What is needed >> Starting at the line that contains "imported = [obj", reproduce each line exactly up to and including the line that contains "obj.data.transform(world)". Reproduce nothing else.
---------- Information supplied ----------
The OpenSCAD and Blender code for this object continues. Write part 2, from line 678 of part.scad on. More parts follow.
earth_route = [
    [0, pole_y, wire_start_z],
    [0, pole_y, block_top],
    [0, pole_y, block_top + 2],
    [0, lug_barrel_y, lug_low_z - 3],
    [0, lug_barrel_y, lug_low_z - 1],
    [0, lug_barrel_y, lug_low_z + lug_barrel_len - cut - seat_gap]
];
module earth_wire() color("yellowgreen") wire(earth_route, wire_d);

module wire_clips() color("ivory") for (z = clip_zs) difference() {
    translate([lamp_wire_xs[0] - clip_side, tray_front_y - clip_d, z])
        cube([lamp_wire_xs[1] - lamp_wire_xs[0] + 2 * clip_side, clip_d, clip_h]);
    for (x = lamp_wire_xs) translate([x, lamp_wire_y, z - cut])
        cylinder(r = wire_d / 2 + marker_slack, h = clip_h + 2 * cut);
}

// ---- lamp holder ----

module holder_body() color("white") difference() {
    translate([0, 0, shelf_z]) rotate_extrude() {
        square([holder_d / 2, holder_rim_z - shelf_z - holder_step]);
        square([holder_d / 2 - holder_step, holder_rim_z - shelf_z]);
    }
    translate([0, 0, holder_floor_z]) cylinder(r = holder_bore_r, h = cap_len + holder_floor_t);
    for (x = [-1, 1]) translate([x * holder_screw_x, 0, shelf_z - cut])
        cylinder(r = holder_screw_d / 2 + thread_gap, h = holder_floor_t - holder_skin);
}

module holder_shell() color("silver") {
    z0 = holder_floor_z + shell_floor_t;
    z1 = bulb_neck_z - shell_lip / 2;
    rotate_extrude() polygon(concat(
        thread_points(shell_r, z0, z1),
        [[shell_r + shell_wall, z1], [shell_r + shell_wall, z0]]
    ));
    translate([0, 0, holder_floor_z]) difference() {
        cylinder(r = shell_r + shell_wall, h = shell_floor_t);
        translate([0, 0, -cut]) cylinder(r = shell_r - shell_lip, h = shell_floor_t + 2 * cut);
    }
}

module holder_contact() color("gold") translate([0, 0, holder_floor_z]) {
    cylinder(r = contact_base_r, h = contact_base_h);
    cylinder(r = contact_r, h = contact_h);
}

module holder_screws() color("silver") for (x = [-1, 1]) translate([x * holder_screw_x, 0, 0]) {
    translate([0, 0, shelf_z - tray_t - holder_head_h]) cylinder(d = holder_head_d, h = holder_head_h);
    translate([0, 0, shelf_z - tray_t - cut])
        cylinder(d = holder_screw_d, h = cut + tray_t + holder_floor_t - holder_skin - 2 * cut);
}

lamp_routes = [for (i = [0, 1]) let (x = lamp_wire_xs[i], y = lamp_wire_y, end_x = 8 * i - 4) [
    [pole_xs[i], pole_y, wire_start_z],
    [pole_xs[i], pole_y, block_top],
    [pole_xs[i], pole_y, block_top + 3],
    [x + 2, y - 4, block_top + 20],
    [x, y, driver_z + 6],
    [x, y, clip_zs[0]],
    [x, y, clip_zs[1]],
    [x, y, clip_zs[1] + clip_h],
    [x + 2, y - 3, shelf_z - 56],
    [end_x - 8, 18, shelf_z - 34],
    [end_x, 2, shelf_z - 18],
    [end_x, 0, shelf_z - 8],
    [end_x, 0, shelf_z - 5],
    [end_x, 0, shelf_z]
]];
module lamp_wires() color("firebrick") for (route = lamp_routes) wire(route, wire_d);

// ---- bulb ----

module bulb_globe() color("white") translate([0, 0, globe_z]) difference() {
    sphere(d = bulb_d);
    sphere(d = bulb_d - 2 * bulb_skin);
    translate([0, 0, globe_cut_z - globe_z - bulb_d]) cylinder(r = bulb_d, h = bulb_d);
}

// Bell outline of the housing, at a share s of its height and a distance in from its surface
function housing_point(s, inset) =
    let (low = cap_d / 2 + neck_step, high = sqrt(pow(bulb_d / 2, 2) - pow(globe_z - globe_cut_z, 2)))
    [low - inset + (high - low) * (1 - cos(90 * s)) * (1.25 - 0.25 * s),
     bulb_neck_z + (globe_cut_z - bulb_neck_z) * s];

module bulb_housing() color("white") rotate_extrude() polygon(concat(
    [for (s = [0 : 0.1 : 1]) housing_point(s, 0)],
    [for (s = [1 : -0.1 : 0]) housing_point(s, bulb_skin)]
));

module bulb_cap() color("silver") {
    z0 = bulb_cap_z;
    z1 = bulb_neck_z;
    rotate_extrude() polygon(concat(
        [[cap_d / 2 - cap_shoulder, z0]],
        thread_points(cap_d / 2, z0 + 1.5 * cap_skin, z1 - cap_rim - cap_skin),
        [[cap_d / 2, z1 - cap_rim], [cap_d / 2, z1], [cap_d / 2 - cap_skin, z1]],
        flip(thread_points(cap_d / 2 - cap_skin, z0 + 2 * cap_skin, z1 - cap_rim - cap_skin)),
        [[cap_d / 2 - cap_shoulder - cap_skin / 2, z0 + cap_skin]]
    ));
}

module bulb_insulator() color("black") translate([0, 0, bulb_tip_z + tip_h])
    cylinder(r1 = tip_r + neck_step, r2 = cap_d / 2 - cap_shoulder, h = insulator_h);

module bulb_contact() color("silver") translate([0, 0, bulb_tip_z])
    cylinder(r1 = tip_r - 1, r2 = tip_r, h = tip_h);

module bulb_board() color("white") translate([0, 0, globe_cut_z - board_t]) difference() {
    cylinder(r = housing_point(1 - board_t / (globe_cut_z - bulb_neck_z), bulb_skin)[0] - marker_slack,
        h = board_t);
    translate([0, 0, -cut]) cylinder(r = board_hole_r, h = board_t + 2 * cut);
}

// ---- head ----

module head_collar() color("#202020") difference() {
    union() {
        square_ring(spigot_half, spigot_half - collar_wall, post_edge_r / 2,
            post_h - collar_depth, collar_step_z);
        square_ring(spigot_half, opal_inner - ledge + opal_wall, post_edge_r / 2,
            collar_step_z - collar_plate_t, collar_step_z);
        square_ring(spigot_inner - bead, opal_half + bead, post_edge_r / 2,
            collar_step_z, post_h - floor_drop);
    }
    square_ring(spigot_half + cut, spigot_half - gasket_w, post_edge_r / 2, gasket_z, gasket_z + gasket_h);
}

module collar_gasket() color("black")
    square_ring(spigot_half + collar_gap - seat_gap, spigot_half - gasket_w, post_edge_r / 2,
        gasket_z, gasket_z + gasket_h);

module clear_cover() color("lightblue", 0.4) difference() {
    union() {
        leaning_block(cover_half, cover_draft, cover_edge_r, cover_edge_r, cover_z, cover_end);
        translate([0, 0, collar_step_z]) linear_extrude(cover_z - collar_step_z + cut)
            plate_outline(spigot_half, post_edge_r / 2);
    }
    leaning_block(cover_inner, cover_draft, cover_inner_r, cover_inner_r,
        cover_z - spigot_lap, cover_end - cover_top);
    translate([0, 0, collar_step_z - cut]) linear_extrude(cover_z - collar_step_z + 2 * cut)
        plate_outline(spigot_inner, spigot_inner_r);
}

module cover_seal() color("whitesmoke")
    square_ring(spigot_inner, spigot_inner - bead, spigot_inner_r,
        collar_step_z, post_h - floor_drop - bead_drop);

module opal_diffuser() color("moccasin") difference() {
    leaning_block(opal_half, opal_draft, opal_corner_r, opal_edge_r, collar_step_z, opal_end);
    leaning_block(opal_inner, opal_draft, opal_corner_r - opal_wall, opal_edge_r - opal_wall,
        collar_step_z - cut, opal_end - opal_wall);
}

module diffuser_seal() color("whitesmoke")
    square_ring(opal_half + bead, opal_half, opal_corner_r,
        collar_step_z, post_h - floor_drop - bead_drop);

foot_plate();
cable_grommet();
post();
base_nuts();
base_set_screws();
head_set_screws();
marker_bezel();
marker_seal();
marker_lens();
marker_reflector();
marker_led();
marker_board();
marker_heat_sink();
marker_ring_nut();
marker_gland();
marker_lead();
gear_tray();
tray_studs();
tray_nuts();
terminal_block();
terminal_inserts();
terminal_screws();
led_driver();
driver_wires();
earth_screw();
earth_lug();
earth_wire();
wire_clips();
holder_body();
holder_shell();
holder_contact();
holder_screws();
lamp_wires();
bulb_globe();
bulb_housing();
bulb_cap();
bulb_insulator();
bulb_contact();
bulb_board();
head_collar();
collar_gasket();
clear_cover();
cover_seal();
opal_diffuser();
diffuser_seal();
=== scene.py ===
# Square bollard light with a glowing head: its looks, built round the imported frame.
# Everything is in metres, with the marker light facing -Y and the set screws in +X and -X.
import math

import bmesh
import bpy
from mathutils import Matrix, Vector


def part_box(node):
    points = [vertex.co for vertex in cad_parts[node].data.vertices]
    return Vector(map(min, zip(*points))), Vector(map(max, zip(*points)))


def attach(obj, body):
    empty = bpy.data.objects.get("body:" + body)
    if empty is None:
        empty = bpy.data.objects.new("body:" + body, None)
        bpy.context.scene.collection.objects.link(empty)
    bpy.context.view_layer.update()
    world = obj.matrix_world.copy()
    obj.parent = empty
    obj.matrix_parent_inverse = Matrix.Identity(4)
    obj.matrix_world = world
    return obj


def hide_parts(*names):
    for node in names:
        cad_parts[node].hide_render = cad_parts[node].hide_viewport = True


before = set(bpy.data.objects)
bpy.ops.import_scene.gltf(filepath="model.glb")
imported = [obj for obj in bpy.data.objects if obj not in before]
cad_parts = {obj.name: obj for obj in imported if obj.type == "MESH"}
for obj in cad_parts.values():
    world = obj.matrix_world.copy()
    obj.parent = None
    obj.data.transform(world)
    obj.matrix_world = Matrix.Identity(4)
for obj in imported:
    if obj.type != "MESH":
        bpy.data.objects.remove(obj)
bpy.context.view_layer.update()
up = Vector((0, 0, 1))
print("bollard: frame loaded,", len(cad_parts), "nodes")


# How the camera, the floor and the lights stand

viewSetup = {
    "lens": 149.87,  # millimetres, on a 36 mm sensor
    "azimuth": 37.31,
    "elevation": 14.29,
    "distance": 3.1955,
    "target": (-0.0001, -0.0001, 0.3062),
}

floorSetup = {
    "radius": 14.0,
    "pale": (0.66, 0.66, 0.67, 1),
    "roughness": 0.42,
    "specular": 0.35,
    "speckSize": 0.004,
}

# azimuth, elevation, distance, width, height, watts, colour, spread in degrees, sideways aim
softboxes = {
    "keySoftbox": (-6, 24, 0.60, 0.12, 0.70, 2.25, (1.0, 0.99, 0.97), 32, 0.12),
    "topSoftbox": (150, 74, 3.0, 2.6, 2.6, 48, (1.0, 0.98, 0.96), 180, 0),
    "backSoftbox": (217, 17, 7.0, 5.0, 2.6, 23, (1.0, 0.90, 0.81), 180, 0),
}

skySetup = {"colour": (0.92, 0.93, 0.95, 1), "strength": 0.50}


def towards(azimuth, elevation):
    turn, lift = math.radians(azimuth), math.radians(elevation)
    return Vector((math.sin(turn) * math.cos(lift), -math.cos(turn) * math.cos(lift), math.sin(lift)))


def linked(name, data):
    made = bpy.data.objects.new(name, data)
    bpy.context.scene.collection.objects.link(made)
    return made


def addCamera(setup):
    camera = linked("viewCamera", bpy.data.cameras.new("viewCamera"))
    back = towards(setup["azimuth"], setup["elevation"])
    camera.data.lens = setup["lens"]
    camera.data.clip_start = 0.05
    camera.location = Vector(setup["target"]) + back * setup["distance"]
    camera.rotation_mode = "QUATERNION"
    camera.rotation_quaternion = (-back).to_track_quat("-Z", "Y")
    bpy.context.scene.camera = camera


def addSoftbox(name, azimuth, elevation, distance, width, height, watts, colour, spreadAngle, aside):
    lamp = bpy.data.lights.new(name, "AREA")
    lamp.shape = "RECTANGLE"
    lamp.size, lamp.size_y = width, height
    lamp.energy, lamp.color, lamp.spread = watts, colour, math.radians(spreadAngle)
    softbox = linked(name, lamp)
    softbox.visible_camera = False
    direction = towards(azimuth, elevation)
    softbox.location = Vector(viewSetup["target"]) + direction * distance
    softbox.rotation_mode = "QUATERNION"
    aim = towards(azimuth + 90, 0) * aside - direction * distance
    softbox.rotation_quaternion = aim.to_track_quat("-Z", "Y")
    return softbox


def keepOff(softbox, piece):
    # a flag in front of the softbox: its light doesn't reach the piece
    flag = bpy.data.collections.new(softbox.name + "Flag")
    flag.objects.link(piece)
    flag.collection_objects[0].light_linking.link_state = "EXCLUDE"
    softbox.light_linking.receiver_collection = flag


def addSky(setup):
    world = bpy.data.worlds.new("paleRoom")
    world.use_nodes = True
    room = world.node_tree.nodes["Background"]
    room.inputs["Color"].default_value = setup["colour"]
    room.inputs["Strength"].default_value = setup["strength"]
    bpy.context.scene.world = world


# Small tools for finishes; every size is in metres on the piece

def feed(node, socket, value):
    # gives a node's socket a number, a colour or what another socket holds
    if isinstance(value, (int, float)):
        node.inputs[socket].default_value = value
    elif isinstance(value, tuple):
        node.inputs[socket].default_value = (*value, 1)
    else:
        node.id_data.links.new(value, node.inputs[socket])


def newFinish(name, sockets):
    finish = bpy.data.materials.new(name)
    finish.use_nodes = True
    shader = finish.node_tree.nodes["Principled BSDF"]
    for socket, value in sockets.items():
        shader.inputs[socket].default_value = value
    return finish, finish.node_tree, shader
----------
Reply to the task >>
imported = [obj for obj in bpy.data.objects if obj not in before]
cad_parts = {obj.name: obj for obj in imported if obj.type == "MESH"}
for obj in cad_parts.values():
    world = obj.matrix_world.copy()
    obj.parent = None
    obj.data.transform(world)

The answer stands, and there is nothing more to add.